At the end of 1915 he applied for a Special Reserve commission in the Grenadier Guards. This was accepted, and he was appointed on 28 January 1916. He was posted to the Western Front and disembarked on 8 July 1916. His exploits at the Battle of Pilckem Ridge on 31 July 1917 resulted in being awarded the Military Cross.

Paton was 22 years old, and an acting captain in the 4th Battalion, Grenadier Guards, British Army during the First World War when the following deed took place for which he was awarded the VC.

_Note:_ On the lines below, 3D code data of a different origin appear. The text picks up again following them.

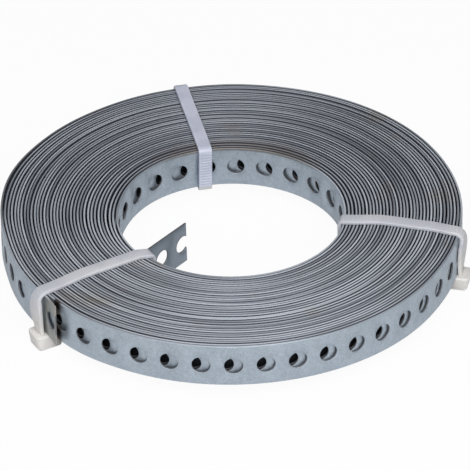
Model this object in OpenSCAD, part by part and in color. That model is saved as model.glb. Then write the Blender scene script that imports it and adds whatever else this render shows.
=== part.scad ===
// A roll of perforated metal strap: one long punched strap wound flat into a
// coil, its inner end bent into the open middle and its outer end sprung free,
// held together by three cable ties.
//
// Millimetres. The origin is on the coil's axis at floor level, +Z up. The coil
// lies flat, carried on the heads of its ties. An azimuth is measured
// counter-clockwise from +X, and the strap winds inwards clockwise.

/* [Strap] */
// Width of the strap, which is the height of the coil
strap_w = 12; // [10:0.5:20]
// Thickness of the strap
strap_t = 0.55; // [0.4:0.05:1]
// Slack between one turn and the next
turn_gap = 0.34; // [0.1:0.01:0.5]
// Number of turns
turn_count = 35; // [20:1:45]
// Depth of the grooves that show the slack on both ends of the coil
groove_depth = 0.6; // [0.3:0.1:1]
// Radius of the coil's open middle
middle_r = 30.3; // [25:0.1:45]

/* [Holes] */
// Diameter of a punched hole
hole_d = 4.8; // [3.5:0.1:6]
// Distance from one hole to the next along the strap
hole_pitch = 8.2; // [7:0.1:12]

/* [Inner end] */
// Azimuth at which the innermost turn starts to bend into the middle
bend_az = 221.4; // [200:0.1:240]
// Angle that the strap is bent through
bend_angle = 81; // [60:1:95]
// Inside radius of the bend
bend_r = 1.1; // [0.8:0.1:3]
// How far the start of the bend is sunk into the innermost turn
bend_sink = 0.15; // [0.1:0.05:0.3]
// Length of the straight tail past the bend
tail_length = 17.1; // [14:0.1:24]
// Distance from the cut end of the tail to the hole that it runs through
tail_hole_inset = 1.7; // [1:0.1:2]

/* [Outer end] */
// Length of the flap that stands off the coil
flap_length = 6.2; // [5:0.1:9]
// Angle at which the flap leaves the coil
flap_angle = 13; // [10:1:30]
// How far the flap's inner face is rooted outwards of the outermost turn's
flap_root_lift = 0.05; // [0.02:0.01:0.1]
// Distance from the cut end of the flap to its hole
flap_hole_inset = 2.7; // [2.7:0.1:4]
// How far the root of the flap is tucked under the tie beside it
flap_tuck = 0.4; // [0:0.1:1]

/* [Cable ties] */
// Width of a tie's band
band_w = 3.6; // [2.5:0.1:4.8]
// Thickness of a tie's band
band_t = 1.0; // [0.8:0.1:1.3]
// Least clearance between a band and the curved walls of the coil
band_clearance = 0.12; // [0.1:0.01:0.5]
// Width of a tie's head, along the coil's edge
head_w = 6.2; // [5.5:0.1:8]
// Height of a tie's head, which lifts the coil off the floor
head_h = 4.4; // [3.5:0.1:6]
// Length of the head inwards from the slot that the band goes through
head_in = 3.9; // [3:0.1:5]
// Length of the head outwards from the slot
head_out = 2.1; // [1.6:0.1:3]
// Radius of the head's upright edges
head_edge_r = 0.9; // [0.5:0.1:1.3]
// Azimuth of the back tie on the outside of the coil
back_out_az = 102.4; // [85:0.1:120]
// Azimuth of the back tie in the middle of the coil
back_in_az = 103.5; // [85:0.1:120]
// Azimuth of the left tie on the outside of the coil
left_out_az = 216.3; // [205:0.1:225]
// How far the left tie laps the start of the bend in the strap's inner end
left_tie_lap = 0.6; // [0:0.1:0.8]
// Azimuth of the right tie on the outside of the coil
right_out_az = 349; // [335:0.1:360]
// Azimuth of the right tie in the middle of the coil
right_in_az = 350; // [335:0.1:360]
// Length of cut end that stands out of the right tie's head
right_stub = 0.5; // [0.3:0.1:1]

/* [Hidden] */

steel_colour = "lightsteelblue";
nylon_colour = "whitesmoke";
coil_fn = 180;
hole_fn = 48;
edge_fn = 32;

turn_pitch = strap_t + turn_gap;
coil_r = middle_r + turn_count * turn_pitch - turn_gap;
strap_z = head_h;
hole_z = strap_w / 2;
hole_depth = strap_t + turn_gap;

// Holes of the tail: the first is cut through by the end of the strap.
tail_hole_count = 1 + floor((tail_length - tail_hole_inset - hole_d / 2) / hole_pitch);
bend_length = (bend_r + strap_t / 2) * bend_angle * PI / 180;
// Holes of the innermost turn, as lengths along the strap from the start of the bend.
// The strap moves out or in by one pitch in a turn, so its mean radius sets the step.
inner_step_az = hole_pitch / (middle_r + (strap_t + turn_pitch) / 2) * 180 / PI;
inner_first_s = tail_hole_inset + (tail_hole_count + 1) * hole_pitch - tail_length - bend_length;
inner_first_az = bend_az + inner_first_s / hole_pitch * inner_step_az;
inner_hole_count = floor((360 - (inner_first_az - bend_az)) / inner_step_az);

// Root of the flap, and the holes of the outermost turn, counted back from the flap's own.
flap_root_az = left_out_az + asin((band_w / 2 - flap_tuck) / coil_r);
flap_hole_s = flap_length - flap_hole_inset;
outer_step_az = hole_pitch / (coil_r - (strap_t + turn_pitch) / 2) * 180 / PI;
flap_hole_az = flap_root_az + flap_hole_s / coil_r * 180 / PI;
outer_hole_count = floor(360 / outer_step_az);

left_in_az = bend_az + asin((band_w / 2 - left_tie_lap) / middle_r);

// Point on a circle about the coil's axis.
function at_azimuth(r, az) = [r * cos(az), r * sin(az)];

// Clearance that a flat band needs from a round wall of radius r when it crosses it askew.
function band_slack(r, skew) =
    band_clearance + band_w / 2 * abs(sin(skew)) + r - sqrt(r * r - band_w * band_w / 4);

// The next hundredth of a millimetre outwards from zero.
function to_hundredth(x) = sign(x) * ceil(100 * abs(x)) / 100;

// One groove for each space between turns, as seen in the section of the coil.
module turn_grooves(z) {
    for (turn = [1 : turn_count - 1])
        translate([middle_r + turn * turn_pitch - turn_gap, z])
            square([turn_gap, groove_depth]);
}

// The wound turns as one turned body.
module wound_turns() {
    rotate_extrude($fn = coil_fn)
        difference() {
            translate([middle_r, 0]) square([coil_r - middle_r, strap_w]);
            turn_grooves(0);
            turn_grooves(strap_w - groove_depth);
        }
}

// A hole cut along +X, which starts at x = 0.
module punched_hole(depth) {
    rotate([0, 90, 0]) cylinder(d = hole_d, h = depth, $fn = hole_fn);
}

// Blind holes: each runs through the outermost or innermost turn only.
module outer_holes() {
    for (i = [1 : outer_hole_count])
        rotate([0, 0, flap_hole_az - i * outer_step_az])
            translate([coil_r - hole_depth, 0, hole_z])
                punched_hole(hole_depth + strap_t / 2);
}

module inner_holes() {
    for (i = [0 : inner_hole_count - 1])
        rotate([0, 0, inner_first_az + i * inner_step_az])
            translate([middle_r - hole_depth, 0, hole_z])
                punched_hole(2 * hole_depth);
}

// Puts its children where +X is the outside of the bend and the strap comes in from +Y.
module at_bend() {
    rotate([0, 0, bend_az])
        translate([middle_r - bend_r + bend_sink, 0, 0])
            children();
}

// The strap's inner end: the bend, then the straight tail.
module inner_end() {
    at_bend() rotate([0, 0, -bend_angle]) {
        rotate_extrude(angle = bend_angle, $fn = coil_fn)
            translate([bend_r, 0]) square([strap_t, strap_w]);
        difference() {
            translate([bend_r, -tail_length, 0])
                cube([strap_t, tail_length, strap_w]);
            for (i = [0 : tail_hole_count - 1])
                translate([bend_r - strap_t, tail_hole_inset + i * hole_pitch - tail_length, hole_z])
                    punched_hole(3 * strap_t);
        }
    }
}

// Puts its children where +X is the outer face of the flap and +Y runs to its end.
module at_flap() {
    rotate([0, 0, flap_root_az])
        translate([coil_r - strap_t + flap_root_lift, 0, 0])
            rotate([0, 0, -flap_angle])
                children();
}

module flap() {
    at_flap() cube([strap_t, flap_length, strap_w]);
}

module flap_hole() {
    at_flap()
        translate([0, flap_hole_s, hole_z])
            punched_hole(3 * strap_t);
}

// The strap is built with its lower edge at z = 0, then lifted onto the heads of the ties.
module strap_roll() {
    color(steel_colour) translate([0, 0, strap_z]) {
        difference() {
            union() {
                wound_turns();
                flap();
            }
            outer_holes();
            inner_holes();
            flap_hole();
        }
        inner_end();
    }
}

// A rectangle with round corners, from corner a to corner b.
module round_rectangle(a, b, r) {
    translate([a[0] + r, a[1]]) square([b[0] - a[0] - 2 * r, b[1] - a[1]]);
    translate([a[0], a[1] + r]) square([b[0] - a[0], b[1] - a[1] - 2 * r]);
    for (x = [a[0] + r, b[0] - r], y = [a[1] + r, b[1] - r])
        translate([x, y]) circle(r = r, $fn = edge_fn);
}

// A tie in the upright plane through its two azimuths: a band round the coil's
// section, and a head below the coil's outer edge that the band goes down into.
module cable_tie(out_az, in_az, stub) {
    p_in = at_azimuth(middle_r, in_az);
    p_out = at_azimuth(coil_r, out_az);
    run = p_out - p_in;
    span = norm(run);
    tie_az = atan2(run[1], run[0]);
    x_in = to_hundredth(-band_slack(middle_r, tie_az - in_az));
    x_out = to_hundredth(span + band_slack(coil_r, tie_az - out_az));
    slot_x = x_out + band_t / 2;
    band_top = strap_z + strap_w + band_t;

    color(nylon_colour)
        translate([p_in[0], p_in[1], 0]) rotate([0, 0, tie_az]) {
            translate([0, band_w / 2, 0]) rotate([90, 0, 0])
                linear_extrude(band_w)
                    difference() {
                        round_rectangle([x_in - band_t, strap_z - band_t], [x_out + band_t, band_top], band_t);
                        translate([x_in, strap_z]) square([x_out - x_in, strap_w]);
                    }
            translate([0, 0, stub])
                linear_extrude(strap_z - stub)
                    round_rectangle([slot_x - head_in, -head_w / 2], [slot_x + head_out, head_w / 2], head_edge_r);
            if (stub > 0)
                translate([x_out, -band_w / 2, 0])
                    cube([band_t, band_w, 2 * stub]);
        }
}

module cable_tie_back() cable_tie(back_out_az, back_in_az, 0);
module cable_tie_left() cable_tie(left_out_az, left_in_az, 0);
module cable_tie_right() cable_tie(right_out_az, right_in_az, right_stub);

strap_roll();
cable_tie_back();
cable_tie_left();
cable_tie_right();
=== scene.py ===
import math
import bpy
import bmesh
from mathutils import Matrix, Vector


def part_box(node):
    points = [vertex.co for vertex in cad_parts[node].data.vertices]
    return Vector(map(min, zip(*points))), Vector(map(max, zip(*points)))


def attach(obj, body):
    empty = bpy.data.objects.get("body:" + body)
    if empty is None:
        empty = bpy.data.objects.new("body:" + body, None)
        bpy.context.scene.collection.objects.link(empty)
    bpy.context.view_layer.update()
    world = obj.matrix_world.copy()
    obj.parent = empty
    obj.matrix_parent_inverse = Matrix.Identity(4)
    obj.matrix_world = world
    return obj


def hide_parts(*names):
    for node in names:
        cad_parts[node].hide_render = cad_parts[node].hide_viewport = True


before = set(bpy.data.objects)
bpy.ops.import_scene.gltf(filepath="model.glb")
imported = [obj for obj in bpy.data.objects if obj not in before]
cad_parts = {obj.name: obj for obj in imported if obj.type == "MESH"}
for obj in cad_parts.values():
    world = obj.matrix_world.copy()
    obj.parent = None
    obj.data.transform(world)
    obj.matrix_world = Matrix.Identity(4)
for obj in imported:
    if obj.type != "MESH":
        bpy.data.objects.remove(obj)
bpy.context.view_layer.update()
mm = 0.001
stripLow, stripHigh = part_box("strap_roll")
stripWidth = stripHigh.z - stripLow.z
print("frame loaded:", ", ".join(sorted(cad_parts)))


def outward(facing):  # unit vector in the floor plane, at an azimuth in radians
    return Vector((math.cos(facing), math.sin(facing), 0))


def azimuth(degrees):
    return outward(math.radians(degrees))


def onward(normal):  # a quarter turn further round
    return Vector((-normal.y, normal.x, 0))


def smoothStep(value):
    value = min(1, max(0, value))
    return value * value * (3 - 2 * value)


def linkObject(name, data):
    made = bpy.data.objects.new(name, data)
    bpy.context.scene.collection.objects.link(made)
    return made


def linkMesh(mesh, name, material):  # a finished bmesh becomes an object
    data = bpy.data.meshes.new(name)
    mesh.to_mesh(data)
    mesh.free()
    data.materials.append(material)
    return linkObject(name, data)


def keepPiece(mesh, name, material, node):  # and the object stands for a CAD node
    piece = linkMesh(mesh, name, material)
    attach(piece, "root")
    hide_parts(node)
    piece.data.calc_loop_triangles()
    print(f"{name}: {len(piece.data.loop_triangles)} triangles")


def flatGrid(mesh, columns, rows, length, width, middle=0):  # in the XY plane, along x
    verts = bmesh.ops.create_grid(mesh, x_segments=columns, y_segments=rows, size=0.5)["verts"]
    bmesh.ops.scale(mesh, verts=verts, vec=(length, width, 1))
    bmesh.ops.translate(mesh, verts=verts, vec=(middle, 0, 0))
    return verts


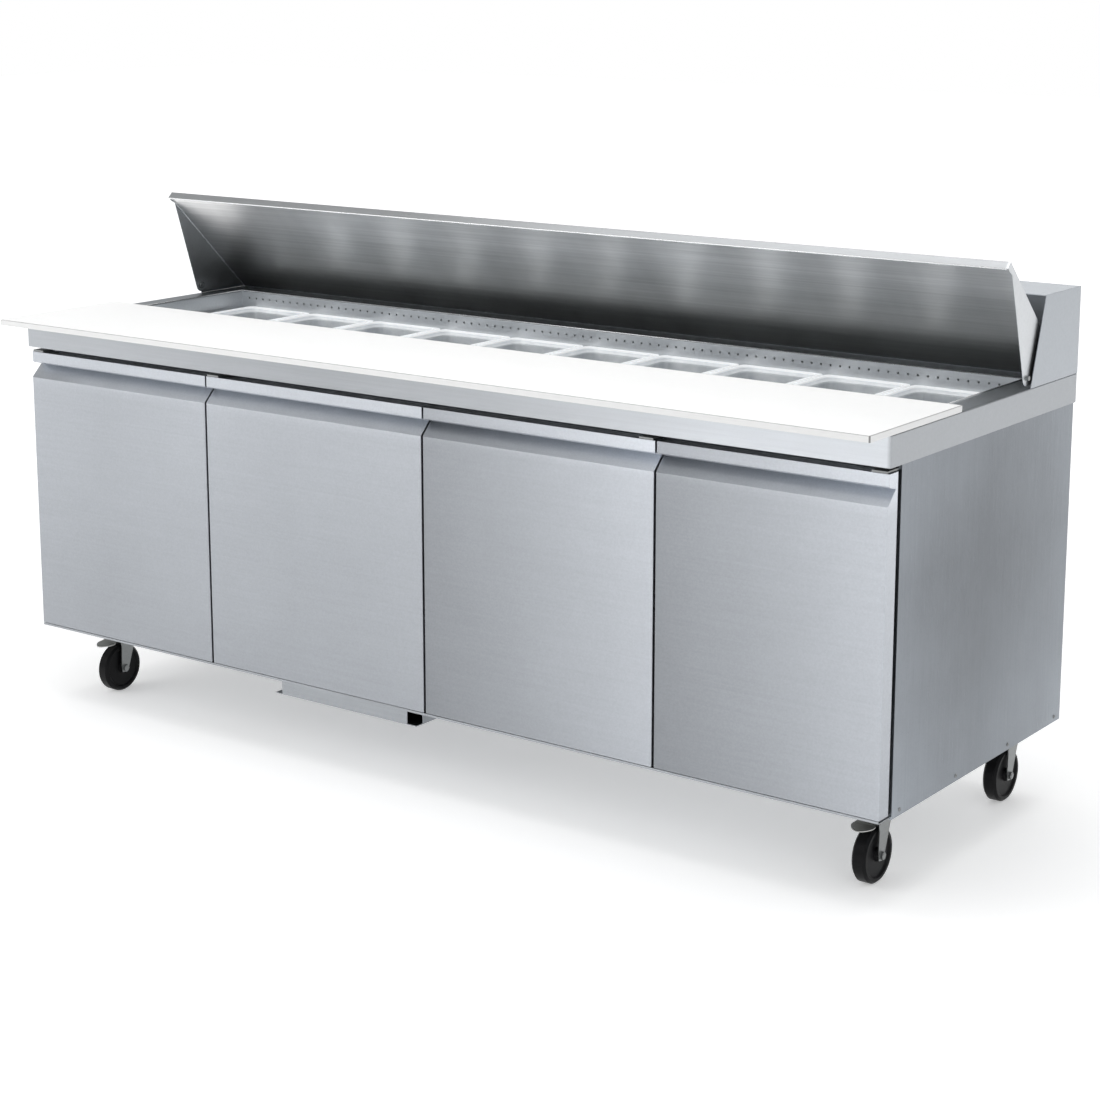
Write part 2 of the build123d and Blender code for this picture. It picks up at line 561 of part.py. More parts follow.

On 1 December 1917 at Gonnelieu, France, when a unit on Captain Paton's left was driven back, thus leaving his flank in the air and his company practically surrounded, he walked up and down adjusting the line, within 50 yards of the enemy, under a withering fire. He personally removed several wounded men and was the last to leave the village. Later he again adjusted the line and when the enemy counter-attacked four times, each time sprang on to the parapet, deliberately risking his life, in order to stimulate his men. He was eventually mortally wounded.

==The medal==
His Victoria Cross is displayed at The Guards Museum within Guards Regimental Headquarters (Grenadier Guards RHQ) at Wellington Barracks, London.